İstanbul’un Cumbaları

Kültürel bir miras olarak cumbalar ve anlamı

Cumba kısaca evlerin ikinci katlarından itibaren dışarıya doğru uzanan bir çıkıntı olarak tanımlanabilir. Kelime olarak Latince “gibbus” kelimesinden dilimize türetilmiştir. Anlamı da adı üzerinde “çıkıntı, kambur” olan cumbalara, yapılarda çok eski tarihlerden beri rastlanmaktadır. Günümüze kadar ise Roma Medeniyeti geleneği olarak geldiği düşünülmektedir. Cumba’nın kültürel ve tasarımsal anlamı nedir?

Cumba’nın ev içi kullanımı ve mimari değeri tarih boyunca tartışma konusu olmuştur. Osmanlı kaynaklarında İstanbul’daki yangınların önüne geçmek için zaman zaman yapılarda boyutlarının küçültülmüş ve kısıtlanmış olduğunu görsek de düzenlemelere uygun olarak cumbalar üretilmeye devam edilmiştir. İşlevsel olarak alt duvarların yağmurdan ve nemden korunmasını sağlayan, ev içi mekân genişletmeye yarayan bu mimari öğe, kültürel olarak çok daha fazla anlam ifade etmektedir.

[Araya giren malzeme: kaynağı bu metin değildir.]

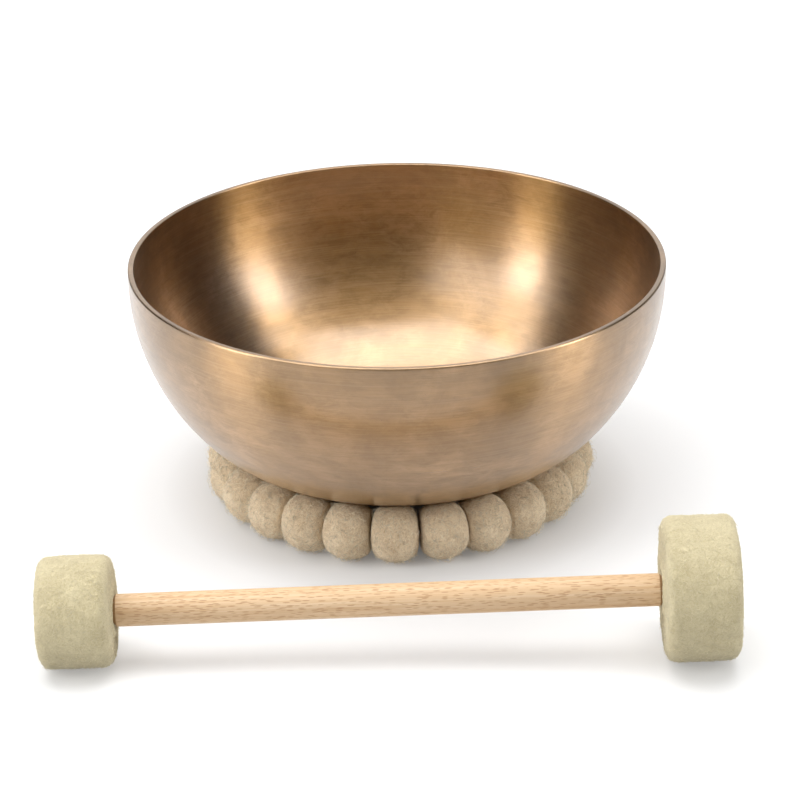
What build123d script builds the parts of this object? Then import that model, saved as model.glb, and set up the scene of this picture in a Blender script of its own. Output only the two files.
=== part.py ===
from build123d import *
import math
import os

# Singing bowl set, in millimetres, +Z up. A bronze bowl rests on a ring of wool felt balls strung on
# a cord, and a mallet with a felt head at each end of a beech stick lies on the ground in front of it.
# The origin is the middle of the underside of the whole set, on the ground.

# Bowl. Its outside is a flat foot, a tight lower arc and a wide upper arc, each tangent to the next.
rim_radius = 120.0
bowl_height = 92.6
foot_radius = 48.0
wall = 2.6
lower_arc_turn = 47.6
rim_slope = 92.7
outer_lip_round = 0.8
inner_lip_round = 0.4

# Ring of felt balls. Each ball is pressed flat against its two neighbours and against the ground.
ball_count = 24
ball_radius = 13.0
ball_squeeze = 6.3
ball_ground_flat = 0.5
ball_edge_round = 3.0
first_ball_angle = -91.7
cord_diameter = 1.6
cord_clearance = 0.1

# How the bowl sits on the ring: it dents the felt, and a small gap keeps the two apart.
felt_dent = 1.0
seat_gap = 0.3

# Mallet. The two heads rest on the ground, so the stick rises towards the larger one.
small_head_radius = 23.1
small_head_width = 30.0
large_head_radius = 29.8
large_head_width = 30.0
head_edge_round = 4.6
head_spacing = 255.0
stick_diameter = 13.5
shoulder_chamfer = 1.6
tenon_length = 20.0
glue_gap = 0.1

# Where the mallet's middle lies, seen from the bowl's axis.
mallet_sideways = -5.6
mallet_forward = -160.6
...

Osmanlının son dönemleri ve Cumhuriyet dönemiyle birlikte edebiyatta İstanbul’un simgelerinden biri olarak değerlendirilen cumba, ünlü yazar ve gezgin Knut Hamsun’un da anılarında yer almaktadır. Modernleşmeyle birlikte cumba özlenilen, kültürümüzü temsil eden bir hal de almıştır. Peyami Safa’nın “Cumbadan Rumbaya” adlı romanında doğu-batı karşılaştırmasında cumba şarkı temsil etmektedir. Görüldüğü gibi cumba özellikle İstanbul’un şehir kültüründe benimsenmiş bir yapıdır.

Yüzlerce yıllık geçmişinde yüklenen anlamları ve mimari konumu değişse de cumba her zaman evin en özel köşesi olmuştur. Zaman zaman çocuklar için oyun alanı, yetişkinler için evin içerisinde dışarıya açılan ama kendi içine yoğunlaşabildiği huzurlu bir köşe, çevreni gözlemleyip İstanbul sanki ayaklarının altındaymış gibi hissettiren, ufuk açan ve güvende hissettiren bu yapının anlamını Cumba Selection olarak benimsiyoruz ve tüm tasarımlarımızı sizlere bu deneyimi, yaşamın her alanında tattırmak için çalışıyoruz.